While MTM2 plays pretty much identically to its predecessor, it does look considerably better courtesy of the 3D accelerated hardware visuals. For instance the engine can pull off a few neat weather and nighttime effects. Each of the game’s eleven tracks can effectively become an entirely new course with the addition of darkness, snow, rain or fog. The occasional “dynamic” element like a passing train or a blimp is interesting, but interactivity is still limited to the thrill of knocking over traffic cones or fellow racers. Along with the tracks we get nine new trucks. This sequel runs a little smoother than its predecessor and the graphics are more detailed.

The driving physics are identical to the first game, which means it still feels like you’re racing indestructible plastic cars on what feels like the moon. The truck configuration options are just as limited as they were in the first game. Winning races is mostly centered on finding shortcuts (the tracks are fairly open-ended) and bumping your opponents off-course and into the mud where they belong.

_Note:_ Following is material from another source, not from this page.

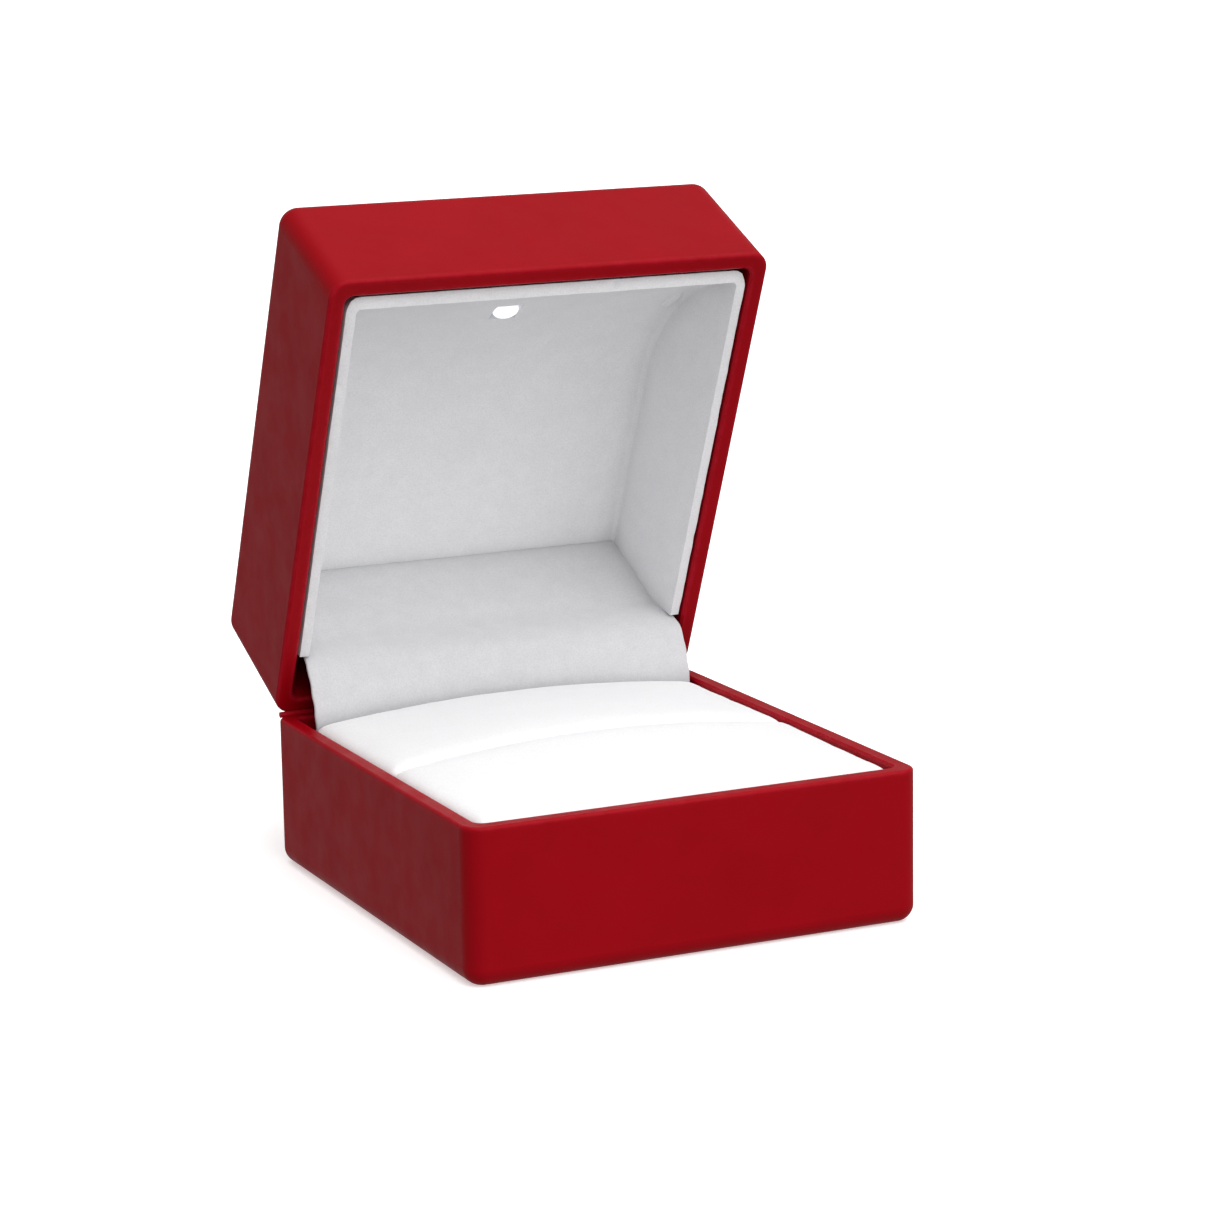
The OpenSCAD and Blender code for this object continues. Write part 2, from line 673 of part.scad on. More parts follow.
module lid_slope_panel() {
    shift = [-slope_back, 0];
    half = in_w / 2 - side_gap;
    color("gainsboro") opened() difference() {
        intersection() {
            extrude_x(2 * half)
                polygon([slope_foot, slope_head, slope_head + shift, slope_foot + shift]);
            // its ends lean in with the side panels
            rotate([90, 0, 0]) linear_extrude(2 * body_d, center = true)
                polygon([[-half, lining_z], [half, lining_z],
                         [half - side_lean, ceiling_z], [side_lean - half, ceiling_z]]);
        }
        on_slope() translate([-window_w / 2, -window_h / 2, -10]) cube([window_w, window_h, 20]);
    }
}

// one side panel on the right: it leans in over its height
module side_panel() {
    foot_in = [joint_gap, 0];
    translate([side_face, 0, lining_z]) rotate([0, -side_tilt, 0]) translate([0, 0, -lining_z])
        extrude_x(side_t, side_t / 2) polygon([slope_foot + foot_in,
            slope_head + foot_in - [0, joint_gap],
            back_head - [joint_gap, joint_gap], back_foot - foot_in, back_rim]);
}

module lid_side_panel_left() {
    color("gainsboro") opened() mirror([1, 0, 0]) side_panel();
}

module lid_side_panel_right() {
    color("gainsboro") opened() side_panel();
}

module lid_back_board() {
    face = (flap_t + joint_gap) * back_out;
    foot = back_foot + face + cloth_bend * back_dir;
    head = back_head + face - 0.4 * back_dir;
    color("tan") opened() extrude_x(in_w - 2 * flap_gap)
        polygon([foot, head, head + back_board_t * [1, 0], foot + back_board_t * [1, 0]]);
}

module lid_hinge_leaf() {
    x = leaf_w / 2 - outer_knuckle_w - knuckle_gap - inner_knuckle_w / 2;
    color("silver") opened() over_axis() leaf([-x, x], inner_knuckle_w, pin_d / 2 + pin_clear);
}

module lid_hinge_screws() {
    color("silver") opened() over_axis() leaf_screws();
}

module lamp_housing() {
    color("#202020") opened() on_slope() translate([0, 0, -panel_t - housing_t - joint_gap]) difference() {
        translate([-housing_size / 2, -housing_size / 2, 0])
            cube([housing_size, housing_size, housing_t]);
        translate([0, lamp_offset, -1]) cylinder(h = 20, d = lamp_d + 2 * fit);
    }
}

module lamp() {
    foot = -panel_t - housing_t;
    straight = lamp_out - foot - lamp_d / 2;
    color("white") opened() on_slope() translate([0, lamp_offset, foot]) {
        cylinder(h = straight, d = lamp_d);
        translate([0, 0, straight]) intersection() {
            sphere(d = lamp_d);
            translate([0, 0, -0.2]) cylinder(h = lamp_d, d = lamp_d + 1);
        }
    }
}

module lamp_board() {
    lower = housing_size / 2 - 0.8;              // kept clear of the lid's ceiling
    color("seagreen") opened() on_slope() translate([-lamp_board_w / 2, -lower, -lamp_board_back])
        cube([lamp_board_w, lower + housing_size / 2, lamp_board_t]);
}

module lamp_resistor() {
    color("#303034") opened() on_slope()
        translate([0, 1.6, -lamp_board_back - joint_gap - 0.3]) cube([2, 1.2, 0.6], center = true);
}

module lid_lead_red() {
    color("crimson") opened() tube(curve(lid_red_route, 4), lead_d, [0.3, 0.3, 1]);
}

module lid_lead_black() {
    color("#202020") opened() tube(curve(lid_black_route, 4), lead_d, [0.3, 0.3, 1]);
}

base_shell();
insert_board();
front_cushion();
rear_cushion();
battery_case();
battery_cover();
button_cells();
battery_contacts();
switch_body();
switch_cap();
switch_terminals();
switch_plunger();
switch_spring();
base_hinge_leaf();
hinge_pin();
base_hinge_screws();
hinge_spring();
hinge_flap();
switch_lead();
base_lead_red();
base_lead_black();
hinge_leads();
lid_shell();
lid_top_panel();
lid_slope_panel();
lid_side_panel_left();
lid_side_panel_right();
lid_back_board();
lid_hinge_leaf();
lid_hinge_screws();
lamp_housing();
lamp();
lamp_board();
lamp_resistor();
lid_lead_red();
lid_lead_black();
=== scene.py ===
"""The looks of a small ring box with a lamp in its lid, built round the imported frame.

Sizes in the dataclasses are in millimetres. The lid's pieces are modelled on the shut
box and then swung open about the hinge pin, because the box rests open.
"""

import logging
import math
import random
from dataclasses import dataclass, field
from enum import Enum
from typing import Callable, Sequence

import bmesh
import bpy
from mathutils import Matrix, Vector


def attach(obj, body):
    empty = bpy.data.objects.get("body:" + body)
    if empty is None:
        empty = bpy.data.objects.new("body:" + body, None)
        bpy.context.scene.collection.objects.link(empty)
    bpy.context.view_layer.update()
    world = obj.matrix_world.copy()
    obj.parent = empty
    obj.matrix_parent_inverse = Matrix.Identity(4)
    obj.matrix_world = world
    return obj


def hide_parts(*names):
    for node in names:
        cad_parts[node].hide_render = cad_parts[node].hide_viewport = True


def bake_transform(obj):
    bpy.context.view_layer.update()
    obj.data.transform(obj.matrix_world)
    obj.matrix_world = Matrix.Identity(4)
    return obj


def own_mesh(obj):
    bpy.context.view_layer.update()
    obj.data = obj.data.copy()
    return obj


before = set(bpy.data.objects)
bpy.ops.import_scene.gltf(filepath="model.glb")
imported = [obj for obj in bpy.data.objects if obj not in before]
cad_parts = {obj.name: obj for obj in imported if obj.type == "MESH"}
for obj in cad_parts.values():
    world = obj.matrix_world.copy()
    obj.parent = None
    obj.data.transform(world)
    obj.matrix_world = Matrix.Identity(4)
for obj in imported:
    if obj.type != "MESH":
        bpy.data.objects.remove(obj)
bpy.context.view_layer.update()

log = logging.getLogger("ring_box")
MM = 0.001
Point = tuple[float, float, float]
Colour = tuple[float, float, float]


class Body(Enum):
    """The bodies of the box that the new pieces ride."""

    BASE = "base"
    LID = "lid"


class Slot(Enum):
    """The material slots of the record."""

    LACQUER = "red_lacquer"
    WHITE_VELVET = "white_velvet"
    GREY_VELVET = "grey_velvet"
    LAMP_LENS = "lamp_lens"
    SPRING_STEEL = "spring_steel"
    RED_INSULATION = "red_insulation"
    BLACK_INSULATION = "black_insulation"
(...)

Unfortunately, the stadium events are now missing. In their place are Summit Rumbles, multiplayer-only arena battles in which you have to butt the other trucks off a hill. It’s an interesting concept, but the main attraction of multiplayer racing are still standard races, mostly on GameRanger – the AI isn’t that much of a thrill to play against. In the end, MTM2 is largely the same as the first game plus an added visual overhaul – it’s cheesy, loud and neck-deep in mud, but also fun to drive around for the same reasons.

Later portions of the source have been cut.